W3C home > Mailing lists > Public > public-tracking@w3.org > October 2012

Re: Third-Party Web Tracking: Policy and Technology Paper outlining harms of tracking

From: Roy T. Fielding <fielding@gbiv.com>
Date: Fri, 12 Oct 2012 01:39:01 -0700
Cc: "public-tracking@w3.org Group" <public-tracking@w3.org>
Message-Id: <C4760A5D-D650-4FCE-AF9E-C5DD32087075@gbiv.com>
To: Fred Andrews <fredandw@live.com>
On Oct 11, 2012, at 5:08 PM, Fred Andrews wrote:

> Showing harm to the user is very easy.  If you really need help then just look to all the claimed critical permitted uses - while the user private data is taken for these uses the value to a user of sharing this data is zero and thus causes a huge financial loss to users.

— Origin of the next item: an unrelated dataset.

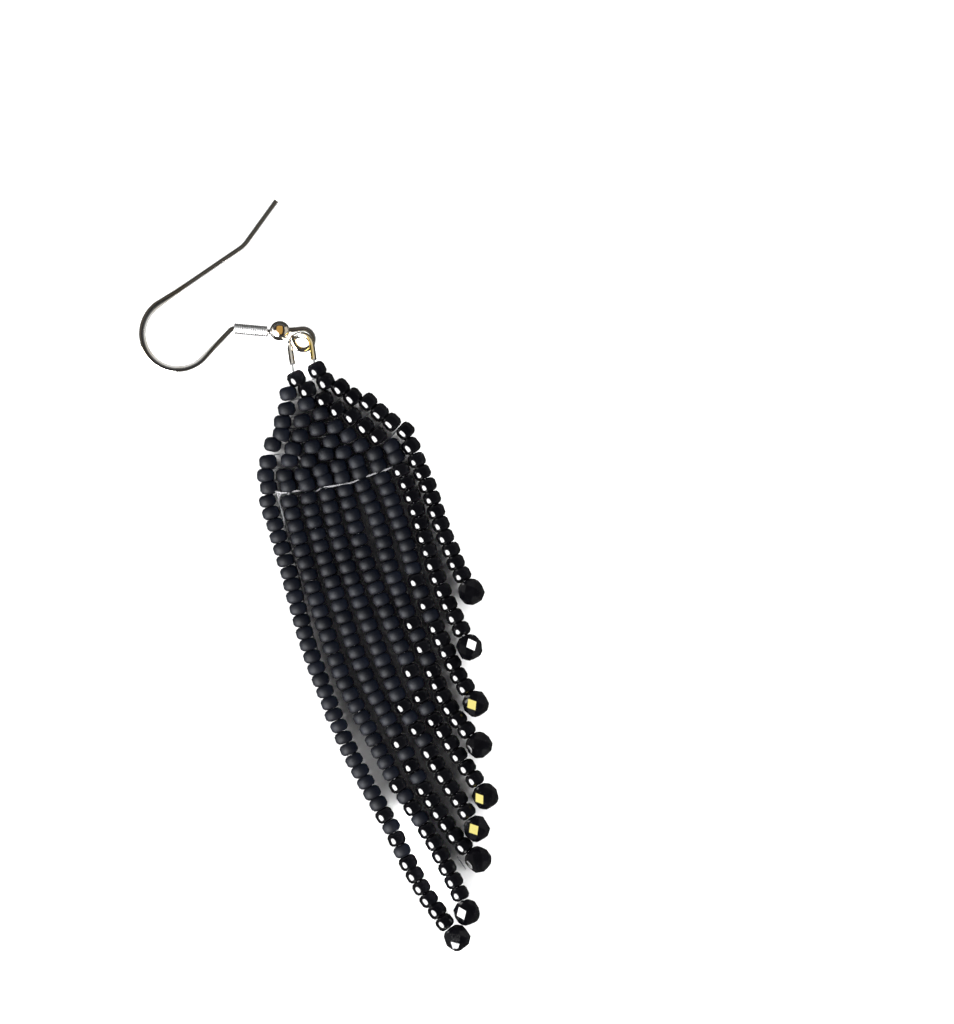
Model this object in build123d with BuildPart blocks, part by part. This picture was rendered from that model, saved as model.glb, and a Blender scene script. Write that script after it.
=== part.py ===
import os
from math import atan, cos, degrees, pi, radians, sin, sqrt, tan

from build123d import *

os.makedirs("parts", exist_ok=True)

# Millimetres. The earring lies face up on z = 0: +Y runs from the fringe to the ear wire, +X to the
# side that the drop beads point to, and the origin is under the middle of the whole piece.

# Woven top: seed beads in rows, with their holes along the fringe. The rows sag in the middle.
bead_diameter = 2.0
bead_length = 1.42
bead_bevel = 0.28
column_pitch = 2.11
web_thickness = 1.0
weave_base_x = 2.61
weave_base_y = 12.45
weave_bearing = 17.5
# Base row first: beads, shift of the row's middle in pitches, spread of its pitch, height in bead
# lengths, slope in degrees, sag in bead lengths at one pitch from its middle
weave_rows = [
    (9, -0.11, 1.0, -0.84, -1.9, 0.053),
    (9, -0.14, 1.0, 0.0, -1.0, 0.068),
    (8, -0.17, 0.99, 1.08, -0.6, 0.087),
    (7, -0.19, 1.0, 2.07, -0.6, 0.13),
    (6, -0.15, 1.0, 3.23, 2.8, 0.134),
    (5, -0.31, 1.0, 4.41, 1.9, 0.125),
    (4, -0.34, 1.03, 5.56, 3.7, 0.146),
    (3, -0.53, 1.06, 6.71, 0.2, 0.158),
    (2, -0.32, 1.21, 7.91, 6.0, 0.0),
]

# Wire guard: a U of fine tube through the eye, its feet at the two top beads
guard_tube_diameter = 0.68
guard_bore = 0.4
guard_opening = 1.86
guard_leg_length = 2.0
guard_gap = 0.71
guard_shift = 0.12
guard_bearing = 8.5
guard_pitch = -14.2
guard_roll = 13.5
guard_rise = 0.115

# Thread from one top bead through the guard to the other
thread_diameter = 0.26
thread_gap = 0.18
thread_lead = 0.2
thread_bend_radius = 0.2

# Ear wire, from its free tip round the bend to the eye. Headings are degrees from the shank's line.
wire_diameter = 0.62
tail_length = 6.35
tail_heading = 19.9
tail_bend_radius = 3.0
shank_length = 11.8
bend_radius = 4.05
flat_width = 1.05
flat_thickness = 0.42
flat_roll = 42
flat_blend_length = 2.6
run_length = 4.68
run_heading = 11.9
coil_heading = -39.6
neck_heading = -29.3
neck_length = 1.43
kink_radius = 0.6
eye_drop = 20.0
eye_twist = 3.7
eye_opening = 1.8
eye_wrap = 294

# Where the ear wire lies: how the eye holds the guard, and the way the shank points
eye_shift = 0.37
eye_overlap = 0.02
shank_bearing = 34.3
shank_height = 0.48
hook_lean = 3.7

# Coil and ball on the ear wire
bore_clearance = 0.05
coil_start_gap = 0.2
coil_length = 3.95
coil_wire_diameter = 0.27
coil_groove_depth = 0.09
ball_diameter = 2.25
kink_gap = 0.12

# Fringe strands, leftmost first: the chosen points of each route after it leaves the woven top.
# The last point of a route is the middle of its drop bead. The gaps are the bare thread under the
# woven top, before the first bead of each strand.
strand_gaps = [0.28, 0.3, 0.15, 0.3, 0.15, 0.12, 0.15, 0.12, 0.2]
strand_routes = [
    [(-4.7, 4.7), (-3.1, -0.8), (-1.7, -6.4), (0.1, -11.9), (2.8, -18.4), (4.7, -22.3),
     (6.5, -25.5), (8.0, -28.1), (9.3, -31.0), (11.0, -34.3), (13.2, -37.9), (15.7, -41.1)],
    [(-2.3, 4.3), (-0.8, -1.1), (0.9, -6.6), (2.8, -12.0), (5.6, -17.3), (8.3, -22.7),
     (11.0, -27.0), (12.9, -29.7), (14.4, -32.8), (15.7, -35.5), (16.8, -38.2)],
    [(-0.2, 4.7), (1.6, -0.9), (3.3, -6.1), (5.3, -11.7), (8.1, -16.6), (10.6, -21.8),
     (12.7, -25.5), (14.6, -28.2), (16.1, -30.5), (18.1, -32.2)],
    [(2.2, 4.1), (3.9, -1.0), (5.9, -6.1), (8.0, -11.6), (9.9, -15.5), (12.3, -19.3),
     (13.8, -22.3), (15.9, -25.4), (17.9, -28.7)],
    [(4.5, 4.1), (6.3, -1.0), (8.7, -6.5), (10.3, -10.4), (12.1, -15.0), (14.0, -17.5),
     (15.6, -20.0), (17.2, -22.4), (18.9, -25.0)],
    [(6.8, 6.3), (7.7, 2.3), (9.0, -1.7), (10.6, -5.5), (12.4, -9.4), (13.9, -13.5),
     (15.9, -16.5), (18.2, -19.2)],
    [(8.8, 7.2), (10.1, 3.1), (11.1, -0.7), (12.9, -4.9), (14.4, -8.5), (16.0, -11.6),
     (17.8, -14.5)],
    [(10.3, 9.8), (11.8, 5.2), (13.0, 1.0), (14.3, -2.3), (15.7, -5.3), (17.1, -8.1)],
    [(12.2, 10.7), (13.4, 7.0), (14.8, 3.3), (16.0, 0.5), (17.3, -1.8)],
]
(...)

That is just nonsense.  The data collected for permitted uses
is to allow a service to protect itself against attacks
and allow non-targeted advertising to be paid for without
user accounts.  The benefit to the user is that they can remain
pseudonymous to the site while receiving free services, as
opposed to requiring a user account, email address, and
either fully-targeted content advertising or fees to supply
the service.  In other words, the permitted uses are needed
because the alternative is no privacy at all (or no service at all).